What you are asked to do
Please set down exactly the lines of the listing below from the line containing "const stand = new THREE.Group();" through the line containing "imported = [obj", both lines included, leaving out all other lines.
[START Data shown]
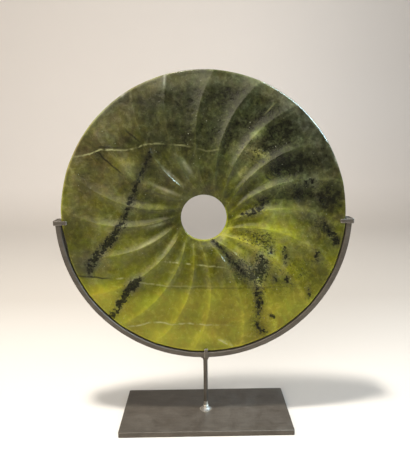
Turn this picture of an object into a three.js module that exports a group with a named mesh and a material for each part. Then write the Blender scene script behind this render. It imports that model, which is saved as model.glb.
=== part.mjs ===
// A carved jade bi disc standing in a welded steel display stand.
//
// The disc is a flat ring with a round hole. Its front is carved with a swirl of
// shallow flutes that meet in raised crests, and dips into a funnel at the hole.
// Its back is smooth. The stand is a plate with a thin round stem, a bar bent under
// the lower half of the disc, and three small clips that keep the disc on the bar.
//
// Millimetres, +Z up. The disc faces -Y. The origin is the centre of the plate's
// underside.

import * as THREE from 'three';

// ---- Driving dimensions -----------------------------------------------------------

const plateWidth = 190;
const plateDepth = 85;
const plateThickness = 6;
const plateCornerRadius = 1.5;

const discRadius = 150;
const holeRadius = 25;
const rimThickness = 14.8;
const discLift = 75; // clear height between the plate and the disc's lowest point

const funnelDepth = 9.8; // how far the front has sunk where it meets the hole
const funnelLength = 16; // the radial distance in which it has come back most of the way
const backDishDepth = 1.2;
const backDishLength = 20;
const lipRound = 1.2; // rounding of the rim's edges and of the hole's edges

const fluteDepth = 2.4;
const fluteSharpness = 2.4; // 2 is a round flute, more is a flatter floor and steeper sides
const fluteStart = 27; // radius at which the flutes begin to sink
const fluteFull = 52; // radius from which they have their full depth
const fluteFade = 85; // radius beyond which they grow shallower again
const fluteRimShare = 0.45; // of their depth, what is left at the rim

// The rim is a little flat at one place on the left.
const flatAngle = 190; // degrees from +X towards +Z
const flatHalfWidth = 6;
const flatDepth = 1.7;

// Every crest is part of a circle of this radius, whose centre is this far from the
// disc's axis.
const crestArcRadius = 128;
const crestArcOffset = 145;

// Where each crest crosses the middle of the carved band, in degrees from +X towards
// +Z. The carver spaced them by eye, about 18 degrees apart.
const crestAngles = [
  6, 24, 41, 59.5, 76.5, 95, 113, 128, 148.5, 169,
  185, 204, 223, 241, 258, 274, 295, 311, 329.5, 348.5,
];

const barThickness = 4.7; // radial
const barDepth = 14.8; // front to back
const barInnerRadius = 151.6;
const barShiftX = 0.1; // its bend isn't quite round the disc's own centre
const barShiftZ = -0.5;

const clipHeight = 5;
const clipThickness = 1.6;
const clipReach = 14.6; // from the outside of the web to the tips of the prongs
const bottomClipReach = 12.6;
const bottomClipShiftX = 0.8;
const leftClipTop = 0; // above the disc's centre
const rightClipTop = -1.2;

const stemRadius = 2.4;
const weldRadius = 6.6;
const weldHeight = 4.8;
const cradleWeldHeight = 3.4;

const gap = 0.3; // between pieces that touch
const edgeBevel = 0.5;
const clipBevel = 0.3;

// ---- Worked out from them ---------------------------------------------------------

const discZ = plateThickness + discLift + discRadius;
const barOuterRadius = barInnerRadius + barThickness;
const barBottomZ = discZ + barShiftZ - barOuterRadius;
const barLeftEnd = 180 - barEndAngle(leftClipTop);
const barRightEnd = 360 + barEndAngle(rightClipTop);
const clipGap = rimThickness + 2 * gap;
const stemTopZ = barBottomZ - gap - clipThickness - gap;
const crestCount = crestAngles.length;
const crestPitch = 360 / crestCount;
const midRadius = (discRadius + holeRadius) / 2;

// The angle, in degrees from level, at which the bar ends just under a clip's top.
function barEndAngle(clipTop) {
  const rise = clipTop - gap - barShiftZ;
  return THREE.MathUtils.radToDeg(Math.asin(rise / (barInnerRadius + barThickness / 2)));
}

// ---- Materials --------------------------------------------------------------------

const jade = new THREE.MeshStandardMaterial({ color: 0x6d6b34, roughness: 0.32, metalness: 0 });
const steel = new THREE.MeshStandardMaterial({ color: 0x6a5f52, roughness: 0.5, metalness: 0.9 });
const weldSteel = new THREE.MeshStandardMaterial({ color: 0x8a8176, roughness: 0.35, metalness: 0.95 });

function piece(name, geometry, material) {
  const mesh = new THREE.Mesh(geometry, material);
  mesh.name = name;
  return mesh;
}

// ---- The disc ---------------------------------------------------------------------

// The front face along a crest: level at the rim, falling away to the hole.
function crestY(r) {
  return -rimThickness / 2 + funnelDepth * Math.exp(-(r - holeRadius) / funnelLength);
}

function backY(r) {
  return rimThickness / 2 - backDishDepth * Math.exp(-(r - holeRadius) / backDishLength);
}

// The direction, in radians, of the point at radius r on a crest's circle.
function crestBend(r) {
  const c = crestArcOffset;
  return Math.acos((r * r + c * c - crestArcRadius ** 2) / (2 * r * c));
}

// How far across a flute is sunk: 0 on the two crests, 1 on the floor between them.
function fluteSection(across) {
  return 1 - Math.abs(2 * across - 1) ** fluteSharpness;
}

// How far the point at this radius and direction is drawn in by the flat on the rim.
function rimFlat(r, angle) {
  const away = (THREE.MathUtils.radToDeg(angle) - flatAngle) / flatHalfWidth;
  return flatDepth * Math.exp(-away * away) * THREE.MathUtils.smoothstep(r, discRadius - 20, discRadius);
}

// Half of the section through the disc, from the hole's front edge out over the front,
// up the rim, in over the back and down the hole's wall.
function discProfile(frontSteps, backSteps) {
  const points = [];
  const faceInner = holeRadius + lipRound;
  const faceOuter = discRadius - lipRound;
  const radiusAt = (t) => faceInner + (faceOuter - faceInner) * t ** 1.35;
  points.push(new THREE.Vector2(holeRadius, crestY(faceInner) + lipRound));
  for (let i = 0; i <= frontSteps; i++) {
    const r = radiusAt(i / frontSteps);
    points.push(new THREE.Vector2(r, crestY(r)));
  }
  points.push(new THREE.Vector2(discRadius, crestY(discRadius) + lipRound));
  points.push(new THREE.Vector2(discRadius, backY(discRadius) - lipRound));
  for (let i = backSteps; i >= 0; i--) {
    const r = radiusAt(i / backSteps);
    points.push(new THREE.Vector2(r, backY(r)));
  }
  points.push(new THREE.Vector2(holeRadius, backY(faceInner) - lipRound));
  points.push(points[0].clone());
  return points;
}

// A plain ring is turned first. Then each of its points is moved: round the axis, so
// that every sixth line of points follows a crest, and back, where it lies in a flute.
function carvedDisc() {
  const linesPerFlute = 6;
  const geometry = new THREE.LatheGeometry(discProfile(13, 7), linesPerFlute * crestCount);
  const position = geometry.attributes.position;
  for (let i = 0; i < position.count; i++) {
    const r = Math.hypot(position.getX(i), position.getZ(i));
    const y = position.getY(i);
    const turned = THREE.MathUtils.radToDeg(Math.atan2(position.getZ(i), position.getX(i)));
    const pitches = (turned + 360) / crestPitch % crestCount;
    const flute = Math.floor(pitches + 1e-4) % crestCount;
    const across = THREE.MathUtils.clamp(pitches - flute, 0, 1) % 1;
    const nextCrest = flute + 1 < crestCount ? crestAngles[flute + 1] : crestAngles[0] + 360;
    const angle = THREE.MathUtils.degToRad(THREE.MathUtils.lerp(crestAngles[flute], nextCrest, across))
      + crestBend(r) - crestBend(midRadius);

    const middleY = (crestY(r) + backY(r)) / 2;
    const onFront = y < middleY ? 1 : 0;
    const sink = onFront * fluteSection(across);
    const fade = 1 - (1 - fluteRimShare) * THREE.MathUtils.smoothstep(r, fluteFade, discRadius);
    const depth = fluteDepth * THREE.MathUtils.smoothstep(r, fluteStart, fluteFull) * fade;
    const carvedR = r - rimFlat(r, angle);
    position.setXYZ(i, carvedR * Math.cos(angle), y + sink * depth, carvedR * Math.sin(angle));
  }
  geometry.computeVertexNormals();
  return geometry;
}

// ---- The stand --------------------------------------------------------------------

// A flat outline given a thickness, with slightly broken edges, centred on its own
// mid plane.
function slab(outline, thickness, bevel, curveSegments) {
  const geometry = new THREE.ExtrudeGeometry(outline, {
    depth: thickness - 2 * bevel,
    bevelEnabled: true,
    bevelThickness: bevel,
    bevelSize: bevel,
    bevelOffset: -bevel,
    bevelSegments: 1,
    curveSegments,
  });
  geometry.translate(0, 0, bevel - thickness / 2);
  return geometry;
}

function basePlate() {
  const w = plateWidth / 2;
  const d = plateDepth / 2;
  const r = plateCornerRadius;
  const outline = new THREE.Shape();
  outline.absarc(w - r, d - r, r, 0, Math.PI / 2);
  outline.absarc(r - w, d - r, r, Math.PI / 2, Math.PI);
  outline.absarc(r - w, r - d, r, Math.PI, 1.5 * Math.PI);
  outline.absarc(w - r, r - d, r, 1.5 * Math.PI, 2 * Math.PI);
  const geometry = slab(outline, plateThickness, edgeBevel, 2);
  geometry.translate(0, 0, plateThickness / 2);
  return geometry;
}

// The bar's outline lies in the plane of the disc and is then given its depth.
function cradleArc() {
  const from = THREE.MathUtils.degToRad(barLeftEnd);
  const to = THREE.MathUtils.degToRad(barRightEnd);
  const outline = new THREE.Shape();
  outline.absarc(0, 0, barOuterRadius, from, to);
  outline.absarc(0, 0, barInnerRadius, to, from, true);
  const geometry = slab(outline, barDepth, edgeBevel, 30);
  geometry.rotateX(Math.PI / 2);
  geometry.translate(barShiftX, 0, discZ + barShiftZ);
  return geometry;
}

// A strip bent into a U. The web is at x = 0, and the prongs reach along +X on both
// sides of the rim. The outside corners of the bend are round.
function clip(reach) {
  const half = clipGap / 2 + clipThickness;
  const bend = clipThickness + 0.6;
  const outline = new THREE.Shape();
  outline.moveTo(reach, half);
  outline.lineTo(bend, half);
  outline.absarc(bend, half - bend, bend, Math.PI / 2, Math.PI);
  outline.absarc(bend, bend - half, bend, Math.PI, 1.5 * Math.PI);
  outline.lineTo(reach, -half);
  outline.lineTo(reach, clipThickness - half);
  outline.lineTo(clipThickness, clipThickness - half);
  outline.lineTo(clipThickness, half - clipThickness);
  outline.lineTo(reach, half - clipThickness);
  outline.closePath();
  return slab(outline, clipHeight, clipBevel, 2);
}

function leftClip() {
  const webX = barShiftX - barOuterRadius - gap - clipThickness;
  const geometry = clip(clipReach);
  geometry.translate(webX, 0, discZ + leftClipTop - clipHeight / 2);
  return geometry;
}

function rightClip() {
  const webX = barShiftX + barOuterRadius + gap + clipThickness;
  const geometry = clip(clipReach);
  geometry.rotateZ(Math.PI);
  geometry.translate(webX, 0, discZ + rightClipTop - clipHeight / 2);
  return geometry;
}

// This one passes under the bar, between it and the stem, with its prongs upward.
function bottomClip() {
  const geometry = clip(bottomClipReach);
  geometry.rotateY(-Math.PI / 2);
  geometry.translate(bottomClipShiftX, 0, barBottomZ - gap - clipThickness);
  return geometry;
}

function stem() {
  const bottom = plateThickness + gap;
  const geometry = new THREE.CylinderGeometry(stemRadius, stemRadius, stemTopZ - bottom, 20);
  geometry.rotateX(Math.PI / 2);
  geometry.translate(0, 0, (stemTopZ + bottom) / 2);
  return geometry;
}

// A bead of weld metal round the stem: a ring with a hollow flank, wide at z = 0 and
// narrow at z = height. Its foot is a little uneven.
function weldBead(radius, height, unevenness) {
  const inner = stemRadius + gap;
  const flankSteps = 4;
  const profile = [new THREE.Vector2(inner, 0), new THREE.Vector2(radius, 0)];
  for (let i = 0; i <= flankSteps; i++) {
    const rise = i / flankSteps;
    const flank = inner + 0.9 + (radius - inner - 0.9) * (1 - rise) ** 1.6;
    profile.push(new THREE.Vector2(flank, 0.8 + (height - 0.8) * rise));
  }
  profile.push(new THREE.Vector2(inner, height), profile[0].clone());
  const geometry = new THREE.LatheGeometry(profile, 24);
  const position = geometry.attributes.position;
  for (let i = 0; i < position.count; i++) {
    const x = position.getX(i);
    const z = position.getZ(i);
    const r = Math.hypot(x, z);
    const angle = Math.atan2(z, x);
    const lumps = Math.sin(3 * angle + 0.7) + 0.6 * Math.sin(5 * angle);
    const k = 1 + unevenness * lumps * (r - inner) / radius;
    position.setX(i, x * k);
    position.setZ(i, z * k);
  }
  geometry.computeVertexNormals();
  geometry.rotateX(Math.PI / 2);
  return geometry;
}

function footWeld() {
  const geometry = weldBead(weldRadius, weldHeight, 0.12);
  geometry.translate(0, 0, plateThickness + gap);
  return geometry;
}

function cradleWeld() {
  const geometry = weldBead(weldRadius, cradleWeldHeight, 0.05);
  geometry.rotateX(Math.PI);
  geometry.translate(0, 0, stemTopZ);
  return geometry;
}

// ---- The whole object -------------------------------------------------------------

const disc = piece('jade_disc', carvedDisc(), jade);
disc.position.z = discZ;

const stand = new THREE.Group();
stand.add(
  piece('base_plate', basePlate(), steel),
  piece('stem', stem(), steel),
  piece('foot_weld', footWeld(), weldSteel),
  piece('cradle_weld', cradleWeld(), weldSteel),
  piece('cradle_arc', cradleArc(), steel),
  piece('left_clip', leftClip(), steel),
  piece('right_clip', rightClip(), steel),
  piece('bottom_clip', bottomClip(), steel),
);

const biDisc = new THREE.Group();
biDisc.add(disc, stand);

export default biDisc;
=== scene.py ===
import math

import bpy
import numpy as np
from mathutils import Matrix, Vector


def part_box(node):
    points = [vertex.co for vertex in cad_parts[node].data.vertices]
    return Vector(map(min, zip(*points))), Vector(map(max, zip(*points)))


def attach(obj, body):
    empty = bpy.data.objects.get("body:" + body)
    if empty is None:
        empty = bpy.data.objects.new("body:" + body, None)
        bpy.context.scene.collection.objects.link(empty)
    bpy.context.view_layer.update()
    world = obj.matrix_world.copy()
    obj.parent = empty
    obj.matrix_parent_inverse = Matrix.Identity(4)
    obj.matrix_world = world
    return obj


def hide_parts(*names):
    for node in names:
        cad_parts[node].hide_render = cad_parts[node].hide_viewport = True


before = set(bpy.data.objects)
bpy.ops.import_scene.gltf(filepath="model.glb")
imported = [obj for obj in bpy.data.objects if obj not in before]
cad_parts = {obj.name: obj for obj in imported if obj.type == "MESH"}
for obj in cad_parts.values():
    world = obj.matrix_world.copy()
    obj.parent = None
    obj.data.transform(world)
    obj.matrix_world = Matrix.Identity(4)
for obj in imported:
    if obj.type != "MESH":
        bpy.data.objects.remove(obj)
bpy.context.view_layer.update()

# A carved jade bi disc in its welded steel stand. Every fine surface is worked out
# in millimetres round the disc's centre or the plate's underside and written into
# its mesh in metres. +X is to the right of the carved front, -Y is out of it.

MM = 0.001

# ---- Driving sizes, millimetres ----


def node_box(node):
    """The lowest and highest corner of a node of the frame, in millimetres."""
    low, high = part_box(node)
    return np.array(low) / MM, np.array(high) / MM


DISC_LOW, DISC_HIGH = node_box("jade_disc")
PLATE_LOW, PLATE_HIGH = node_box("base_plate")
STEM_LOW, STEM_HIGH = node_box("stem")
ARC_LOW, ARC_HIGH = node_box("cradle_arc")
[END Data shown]
Solution for this task
const stand = new THREE.Group();
stand.add(
  piece('base_plate', basePlate(), steel),
  piece('stem', stem(), steel),
  piece('foot_weld', footWeld(), weldSteel),
  piece('cradle_weld', cradleWeld(), weldSteel),
  piece('cradle_arc', cradleArc(), steel),
  piece('left_clip', leftClip(), steel),
  piece('right_clip', rightClip(), steel),
  piece('bottom_clip', bottomClip(), steel),
);

const biDisc = new THREE.Group();
biDisc.add(disc, stand);

export default biDisc;
=== scene.py ===
import math

import bpy
import numpy as np
from mathutils import Matrix, Vector


def part_box(node):
    points = [vertex.co for vertex in cad_parts[node].data.vertices]
    return Vector(map(min, zip(*points))), Vector(map(max, zip(*points)))


def attach(obj, body):
    empty = bpy.data.objects.get("body:" + body)
    if empty is None:
        empty = bpy.data.objects.new("body:" + body, None)
        bpy.context.scene.collection.objects.link(empty)
    bpy.context.view_layer.update()
    world = obj.matrix_world.copy()
    obj.parent = empty
    obj.matrix_parent_inverse = Matrix.Identity(4)
    obj.matrix_world = world
    return obj


def hide_parts(*names):
    for node in names:
        cad_parts[node].hide_render = cad_parts[node].hide_viewport = True


before = set(bpy.data.objects)
bpy.ops.import_scene.gltf(filepath="model.glb")
imported = [obj for obj in bpy.data.objects if obj not in before]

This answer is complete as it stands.